A Hybrid Model for Real-Time Reservoir Pressure and Temperature Estimation Using Flowing Tubing Head Pressure Data with a LightGBM Ensemble Algorithm
DOI:
https://doi.org/10.63561/jca.v2i4.1076Keywords:
Hybrid predictive model, LightGBM, reservoir pressure, reservoir temperature, Flowing Tubing Head Pressure (FTHP), edge computingAbstract
This study develops and evaluates a hybrid predictive model for real-time estimation of reservoir pressure and temperature using flowing tubing head pressure (FTHP) and complementary surface sensor data.
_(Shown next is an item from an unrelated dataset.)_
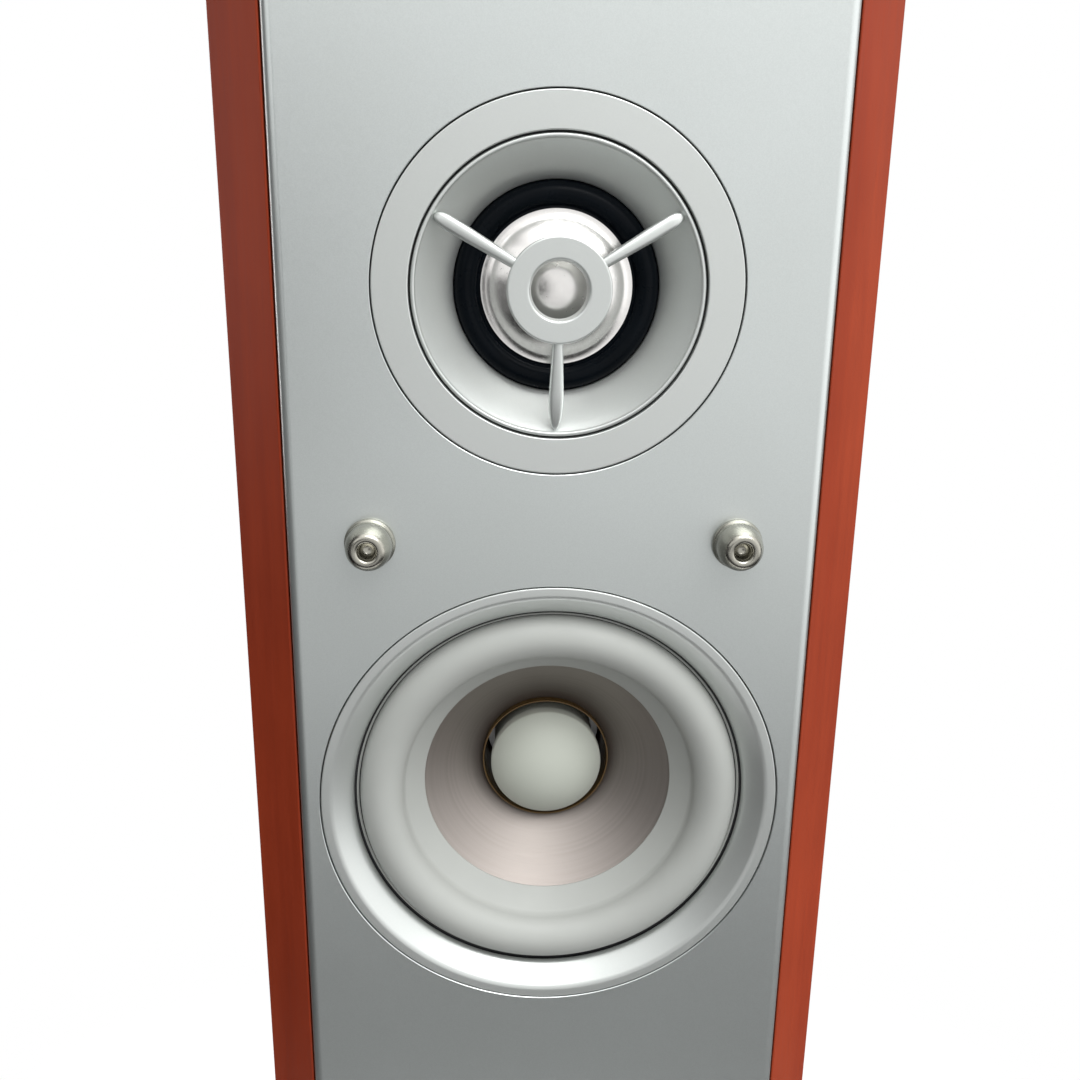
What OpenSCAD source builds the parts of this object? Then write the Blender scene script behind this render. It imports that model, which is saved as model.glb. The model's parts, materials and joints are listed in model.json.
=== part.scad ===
// Slim two-way floorstanding speaker: silver front between two cherry sides, on a plinth with
// four levelling feet. Front faces -Y, up is +Z, and the origin is at the middle of the footprint.

/* [Cabinet] */
// Height of the cabinet box above the plinth
cab_h = 880; // [820:10:960]
// Width over the two wood sides
cab_w = 185; // [185:0.5:189]
// Depth from the silver front to the back panel's face
cab_d = 262; // [250:2:270]
// Width of the silver front
front_w = 151.2; // [150.2:0.1:151.6]
// Thickness of the silver front
front_t = 8; // [8:0.5:9]
// Thickness of the MDF boards
board_t = 18; // [18:0.5:20]
// Depth of the bevel along the front edges of the sides
bevel_d = 16.5; // [12:0.5:18]
// How far the front edges of the sides sit behind the silver front
side_setback = 2.6; // [2:0.1:4]

/* [Base] */
// Width of the plinth
plinth_w = 226; // [214:2:240]
// Depth of the plinth
plinth_d = 292; // [292:2:310]
// Thickness of the plinth
plinth_t = 22; // [22:1:26]
// Height of the plinth's underside above the floor
foot_h = 30; // [30:1:34]
// Travel of each levelling foot
foot_travel = 8; // [4:1:10]

/* [Drivers] */
// Distance from the cabinet's top to the tweeter's centre
tweeter_drop = 86; // [80:1:100]
// Distance from the tweeter's centre to the woofer's centre
driver_spacing = 152.7; // [148:0.1:170]
// Radius of the tweeter's faceplate
tweeter_r = 50; // [49:0.1:50.4]
// Radius of the woofer's trim ring
woofer_r = 69.2; // [68.8:0.1:69.6]
// Outer radius of the woofer's voice-coil former
former_r = 20.6; // [20.4:0.1:20.8]

/* [Grille posts] */
// Distance from the tweeter's centre down to the upper posts
post_drop = 70; // [68:1:72]
// Distance from the middle of the front to each post
post_x = 52; // [48:0.5:56]
// Height of the lower posts above the cabinet's bottom
post_low = 78; // [60:1:120]
// How far a post stands out of the front
post_len = 10; // [8:0.5:12]

/* [Rear] */
// Height of the reflex port's axis above the cabinet's bottom
port_up = 403; // [390:1:440]
// Inner radius of the reflex port
port_r = 27; // [24:0.5:28]
// Length of the reflex port's tube
port_len = 118; // [80:2:140]
// Height of the terminal cup's centre above the cabinet's bottom
cup_up = 98; // [90:1:104]
// Distance between the two binding posts
terminal_gap = 38; // [34:0.5:42]
// Travel of a binding post's cap
cap_travel = 5; // [3:0.5:6]

/* [Hidden] */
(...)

Operational data—comprising FTHP, wellhead temperature, multiphase flow rates, and environmental variables—were collected from field-deployed sensors across multiple reservoir sites. After preprocessing with Kalman filtering, outlier removal, and extensive feature engineering, the dataset was partitioned into training (80%), validation (10%), and testing (10%) subsets. The Light Gradient Boosting Machine (LightGBM) algorithm was implemented to model nonlinear relationships between surface measurements and subsurface conditions. Empirical results show that the hybrid model achieved high predictive accuracy, with RMSE values of 0.85 psi and 0.65 psi MAE for pressure estimation, and 0.45 °C RMSE with 0.32 °C MAE for temperature estimation. The model explained most of the variance in the data, achieving R² values of 0.96 (pressure) and 0.95 (temperature). Comparative testing against Linear Regression, Ridge Regression, Random Forest, and XGBoost indicated that the hybrid LightGBM model outperformed all benchmarks across all metrics. Real-time deployment on an edge-computing gateway produced an average prediction latency below 350 ms, confirming operational suitability. The empirical evidence demonstrates that integrating physics-informed reasoning with LightGBM significantly enhances reservoir condition prediction accuracy. The hybrid model provides a non-invasive, computationally efficient, and scalable solution for continuous reservoir monitoring in modern smart-oilfield environments.